Over-requesting tends to emerge from teams that have experienced throttling or OOMKill events. The instinctive fix is to increase requests and limits. Without feedback loops or quotas, this produces clusters where nodes look full but average utilization is 10-20%.

Under-requesting tends to emerge from developer-facing platforms where teams are optimizing for fast scheduling or minimizing resource quota consumption. Pods land on nodes they'll overwhelm at runtime, and problems surface as intermittent latency and autoscaler puzzles.

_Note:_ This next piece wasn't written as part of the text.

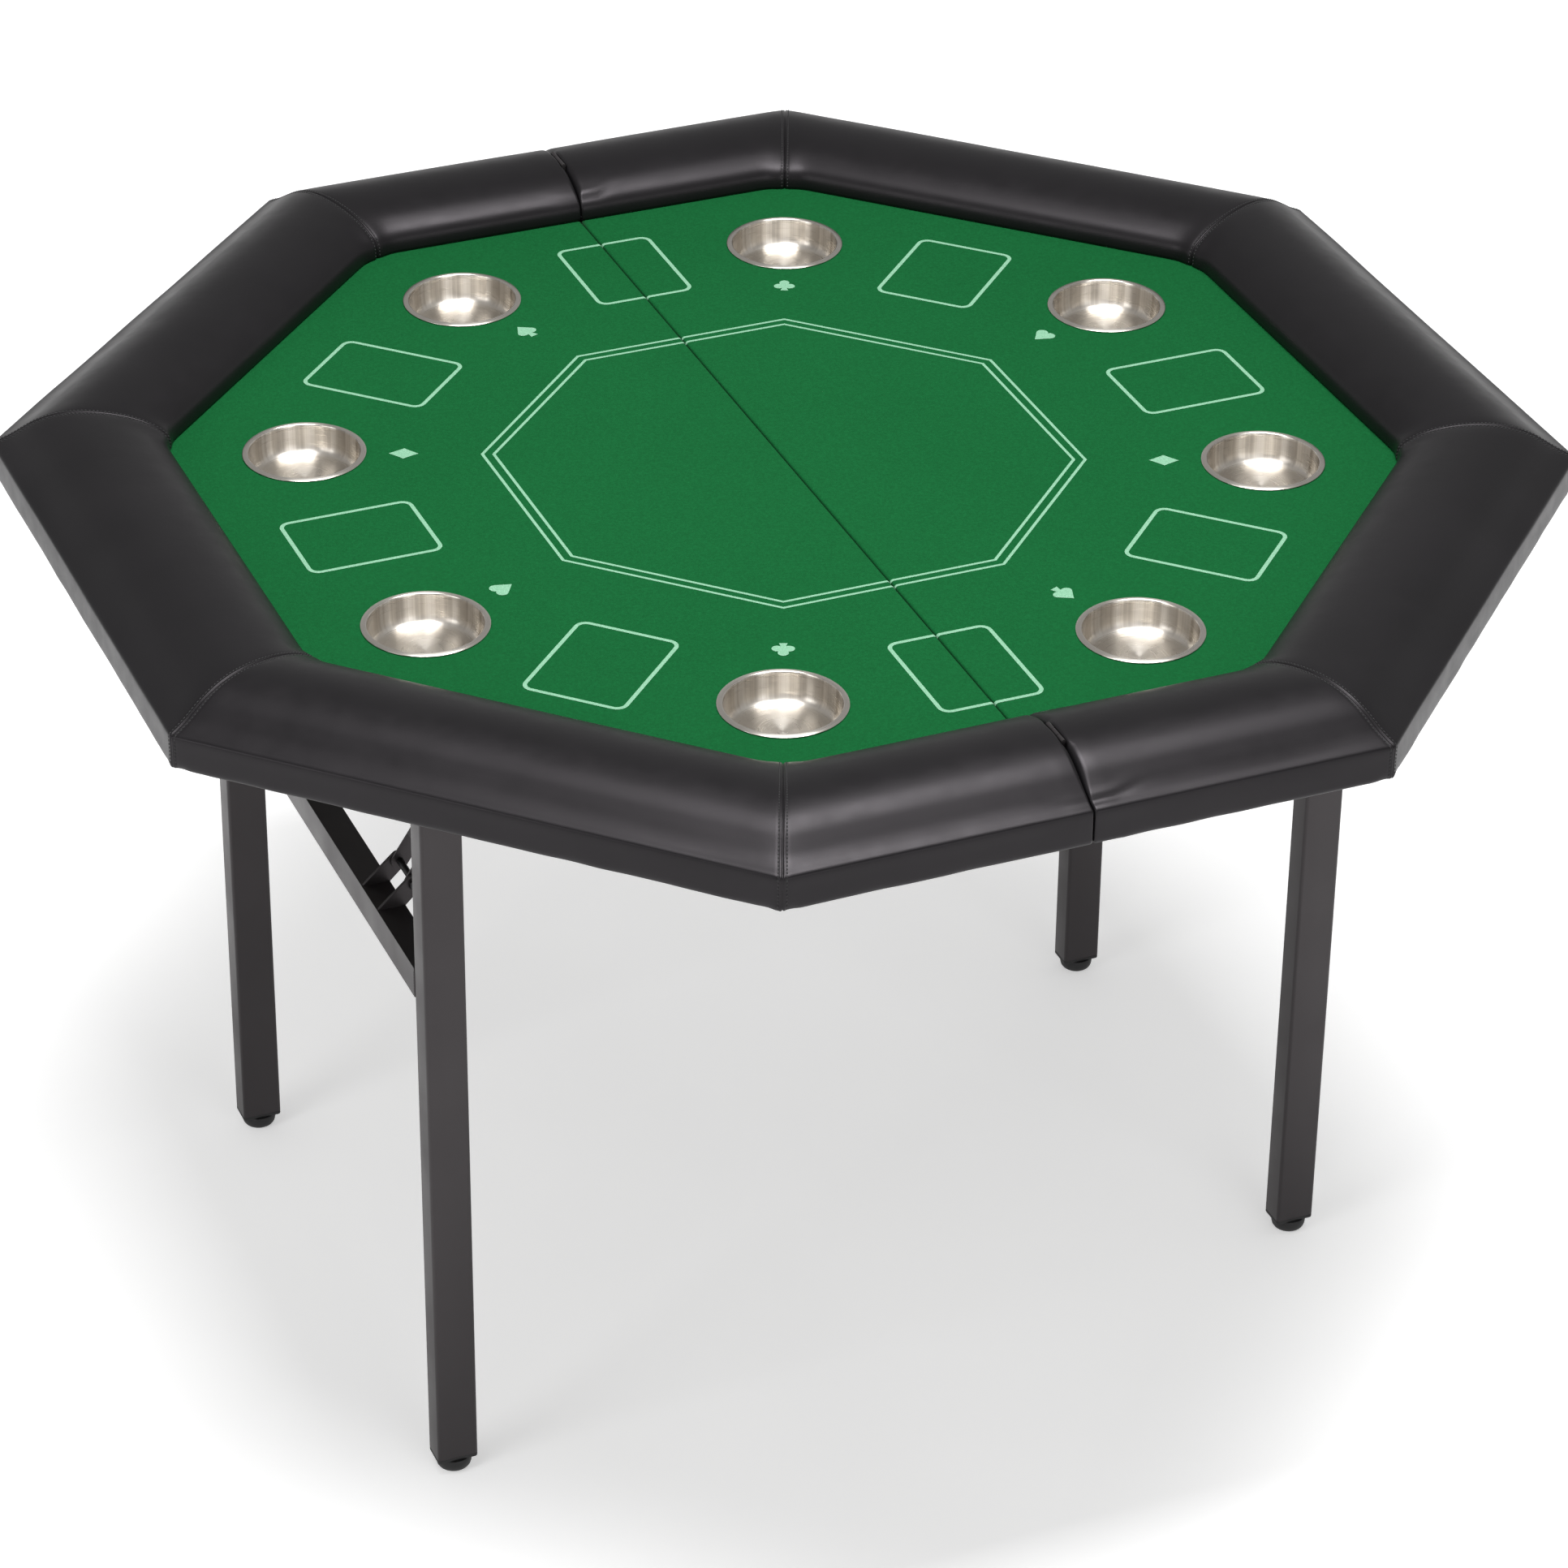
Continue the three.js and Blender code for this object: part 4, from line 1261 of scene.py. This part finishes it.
def build_screws(name):
    """Screws that hold the leg brackets and the stay keepers to the board."""
    places = []
    for row in ROWS:
        middle = middle_of(f"{name}_{row}_leg_bracket")
        places += [(middle.x + dx, middle.y, BOARD_BOTTOM - 3.3 * MM) for dx in (-20 * MM, 20 * MM)]
        low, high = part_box(f"{name}_{row}_stay_keeper")
        outboard = low.x + 6 * MM if name == "left" else high.x - 6 * MM
        middle = (low + high) / 2
        places += [(outboard, middle.y + dy, BOARD_BOTTOM - 2.8 * MM) for dy in (-11 * MM, 11 * MM)]
    points, faces = join_parts([screw_head(*place) for place in places])
    screws = mesh_piece(f"{name}_bracket_screws", points, faces, OXIDE)
    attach(screws, f"{name}_half")


def build_staples(name, side):
    """Wire staples through the turned-under edge of the vinyl."""
    spacing, width, radius = 27 * MM, 10 * MM, 0.45 * MM
    apothem = BOARD_APOTHEM - 18 * MM
    down = np.array([0, 0, -1.0])
    parts = []
    for turn_index, degrees in enumerate(RAIL_TURNS):
        a = math.radians(degrees)
        outward = np.array([math.cos(a), math.sin(a), 0])
        along = np.array([-math.sin(a), math.cos(a), 0])
        reach = apothem * MITRE - 14 * MM
        low = 14 * MM if turn_index == 0 else -reach
        high = -14 * MM if turn_index == 4 else reach
        for t in np.linspace(low, high, round((high - low) / spacing) + 1):
            centre = outward * apothem + along * t + np.array([0, 0, BOARD_BOTTOM - 2.0 * MM])
            tilt = 0.12 * float(ripple(t, 9 * MM, 5 + turn_index))
            reach_out = (along + outward * tilt) * width / 2
            parts.append(thread_bead(centre - reach_out, centre + reach_out, down, radius))
    points, faces = join_parts(parts)
    points = np.array(points) * (side, 1, 1)
    if side < 0:
        faces = [face[::-1] for face in faces]
    staples = mesh_piece(f"{name}_staples", points, faces, WIRE)
    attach(staples, f"{name}_half")


# ---------- the whole table ----------
place_camera()
light_room()
lay_floor()
for side_name, side_sign in SIDES.items():
    build_rail(side_name, side_sign)
    build_felt(side_name, side_sign)
    for cup_place in CUP_PLACES:
        build_cup(side_name, cup_place)
    for row_name in ROWS:
        build_glide(f"{side_name}_{row_name}_foot_glide")
    build_welds(side_name)
    build_screws(side_name)
    build_staples(side_name, side_sign)
dress_frame()

bpy.context.scene.view_settings.view_transform = "Standard"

Both are management and observability problems as much as they are technical ones.


Mature Platform Practices

Organizations that get this right typically introduce several layers of guardrails:

LimitRanges define default and minimum requests at the namespace level. Pods deployed without resource declarations get sensible defaults rather than BestEffort class and unbounded consumption.

ResourceQuotas cap the total requests and limits a namespace can accumulate, preventing any single team from consuming disproportionate cluster capacity.

Request vs. usage dashboards expose the gap between what Pods declare and what they actually use. Prometheus metrics like kube_pod_container_resource_requests and container_cpu_usage_seconds_total make this straightforward to visualize.

VPA in recommendation mode can surface right-sized request values based on historical usage without automatically modifying running Pods. It provides data-driven tuning rather than guesswork.

Scheduled right-sizing reviews: teams periodically review their request configurations against actual metrics and adjust. This is a process question, not just a tooling one.


Key Takeaway

The scheduler makes placement decisions based on what a Pod guarantees it needs (requests). It has no visibility into what a Pod might consume at peak (limits). Getting requests right is not an optimization. It is foundational to cluster stability, cost efficiency, and autoscaler correctness.

Limits protect neighbors and prevent runaway processes. Requests protect scheduling accuracy and cluster economics. Both matter, but they operate at different layers and serve different purposes.